The data below must be copied in full and without any change.
— start Stored data —
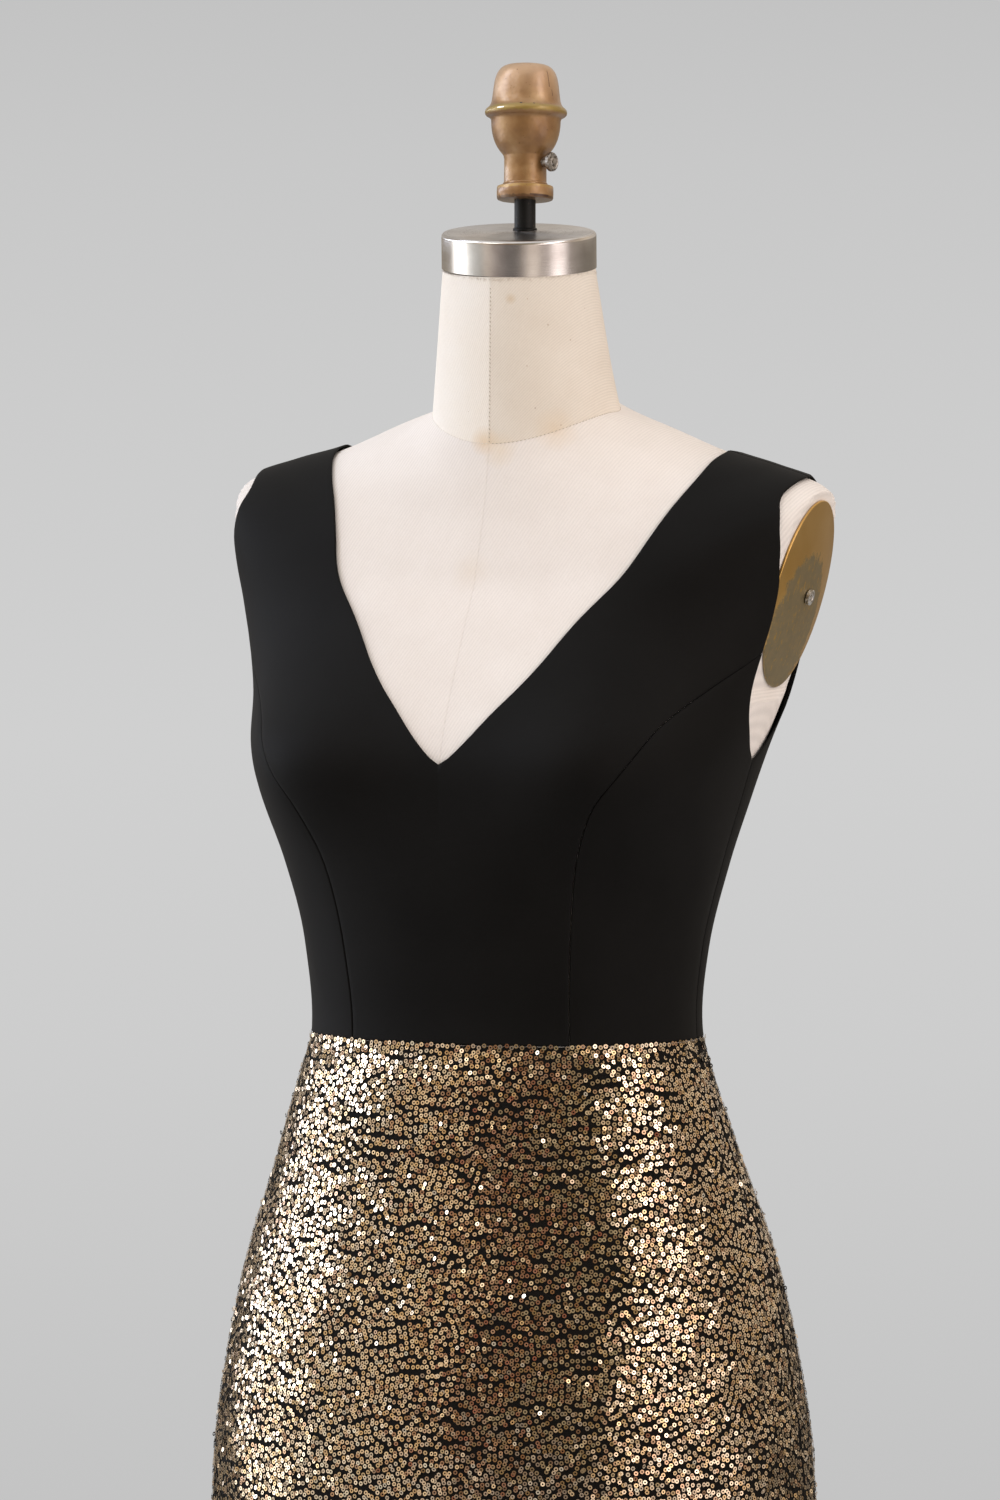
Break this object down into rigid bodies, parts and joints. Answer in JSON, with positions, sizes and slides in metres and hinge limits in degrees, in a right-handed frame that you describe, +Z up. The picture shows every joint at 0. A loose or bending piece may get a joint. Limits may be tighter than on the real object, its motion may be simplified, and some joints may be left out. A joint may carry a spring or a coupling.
{
  "type": "sleeveless sequin maxi dress on a limbless dress form",
  "caption": "Floor-length dress with a black crepe V-neck bodice and a gold sequin skirt, standing on a canvas dress form with a neck knob.",
  "frame": {"origin": "on the floor, under the middle of the hem", "axes": "+Z up along the dress form, -Y the front of the dress, +X the wearer's left side"},
  "size_m": [0.468, 0.4216, 1.6661],
  "materials": {
    "black_crepe": "matte black crepe with a fine grain",
    "gold_sequins": "black mesh covered with champagne-gold sequins, glossy",
    "canvas": "natural cream canvas, matte, lightly stained",
    "brushed_steel": "turned and brushed",
    "bronze_paint": "worn glossy bronze paint",
    "aged_brass": "aged brass with a grey-green patina",
    "black_steel": "black, satin, worn in spots"
  },
  "bodies": {
    "dress_on_form": {"bodice_centre_front": "black_crepe", "bodice_side_front_left": "black_crepe", "bodice_side_front_right": "black_crepe", "bodice_side_back_left": "black_crepe", "bodice_side_back_right": "black_crepe", "bodice_centre_back_left": "black_crepe", "bodice_centre_back_right": "black_crepe", "skirt_front": "gold_sequins", "skirt_back_left": "gold_sequins", "skirt_back_right": "gold_sequins", "zip_slider": "black_steel", "form_torso": "canvas", "neck_cap": "brushed_steel", "neck_rod": "black_steel", "knob": "bronze_paint", "arm_plate_left": "aged_brass", "arm_plate_right": "aged_brass", "arm_nut_left": "brushed_steel", "arm_nut_right": "brushed_steel", "stand_pole": "black_steel", "stand_base": "black_steel"},
    "zip_pull_tab": {"zip_pull": "black_steel"},
    "knob_thumbscrew": {"thumbscrew": "brushed_steel"}
  },
  "joints": [
    {"name": "zip_pull_swing", "type": "hinge", "parent": "dress_on_form", "child": "zip_pull_tab", "pos_m": [0, 0.12043, 1.29028], "axis": [1, 0, 0], "range_deg": [0, 140]},
    {"name": "thumbscrew_turn", "type": "hinge", "parent": "dress_on_form", "child": "knob_thumbscrew", "pos_m": [-0.00098, 0.01613, 1.60446], "axis": [0.9772, -0.1999, 0.0712], "continuous": true}
  ]
}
— end Stored data —
### [The solution]
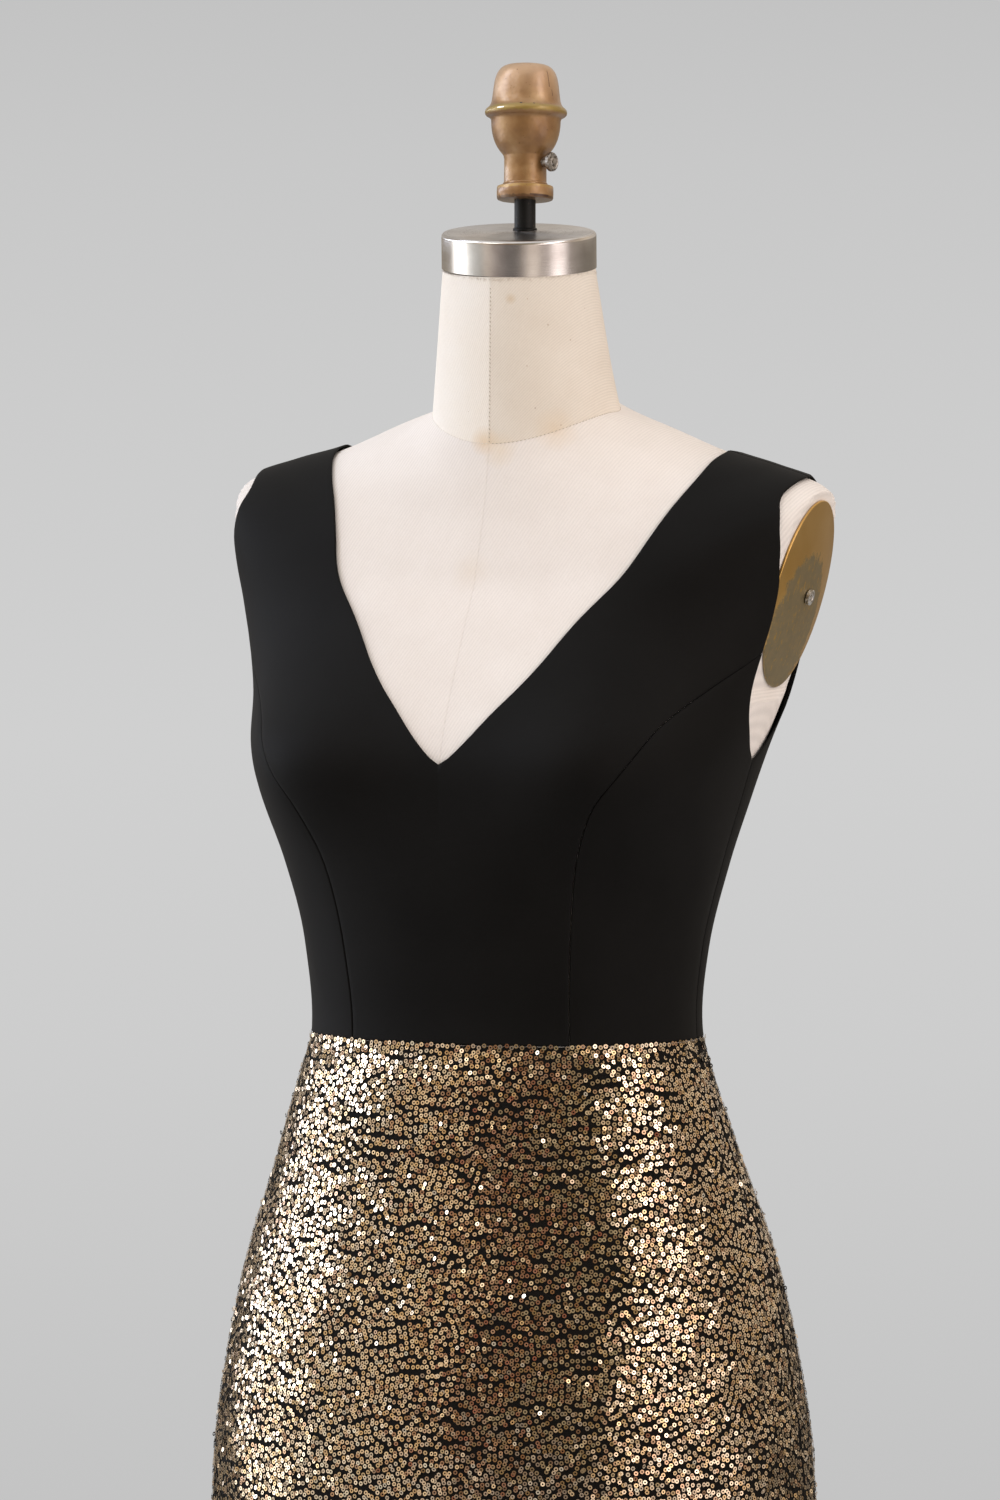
Break this object down into rigid bodies, parts and joints. Answer in JSON, with positions, sizes and slides in metres and hinge limits in degrees, in a right-handed frame that you describe, +Z up. The picture shows every joint at 0. A loose or bending piece may get a joint. Limits may be tighter than on the real object, its motion may be simplified, and some joints may be left out. A joint may carry a spring or a coupling.
{
  "type": "sleeveless sequin maxi dress on a limbless dress form",
  "caption": "Floor-length dress with a black crepe V-neck bodice and a gold sequin skirt, standing on a canvas dress form with a neck knob.",
  "frame": {"origin": "on the floor, under the middle of the hem", "axes": "+Z up along the dress form, -Y the front of the dress, +X the wearer's left side"},
  "size_m": [0.468, 0.4216, 1.6661],
  "materials": {
    "black_crepe": "matte black crepe with a fine grain",
    "gold_sequins": "black mesh covered with champagne-gold sequins, glossy",
    "canvas": "natural cream canvas, matte, lightly stained",
    "brushed_steel": "turned and brushed",
    "bronze_paint": "worn glossy bronze paint",
    "aged_brass": "aged brass with a grey-green patina",
    "black_steel": "black, satin, worn in spots"
  },
  "bodies": {
    "dress_on_form": {"bodice_centre_front": "black_crepe", "bodice_side_front_left": "black_crepe", "bodice_side_front_right": "black_crepe", "bodice_side_back_left": "black_crepe", "bodice_side_back_right": "black_crepe", "bodice_centre_back_left": "black_crepe", "bodice_centre_back_right": "black_crepe", "skirt_front": "gold_sequins", "skirt_back_left": "gold_sequins", "skirt_back_right": "gold_sequins", "zip_slider": "black_steel", "form_torso": "canvas", "neck_cap": "brushed_steel", "neck_rod": "black_steel", "knob": "bronze_paint", "arm_plate_left": "aged_brass", "arm_plate_right": "aged_brass", "arm_nut_left": "brushed_steel", "arm_nut_right": "brushed_steel", "stand_pole": "black_steel", "stand_base": "black_steel"},
    "zip_pull_tab": {"zip_pull": "black_steel"},
    "knob_thumbscrew": {"thumbscrew": "brushed_steel"}
  },
  "joints": [
    {"name": "zip_pull_swing", "type": "hinge", "parent": "dress_on_form", "child": "zip_pull_tab", "pos_m": [0, 0.12043, 1.29028], "axis": [1, 0, 0], "range_deg": [0, 140]},
    {"name": "thumbscrew_turn", "type": "hinge", "parent": "dress_on_form", "child": "knob_thumbscrew", "pos_m": [-0.00098, 0.01613, 1.60446], "axis": [0.9772, -0.1999, 0.0712], "continuous": true}
  ]
}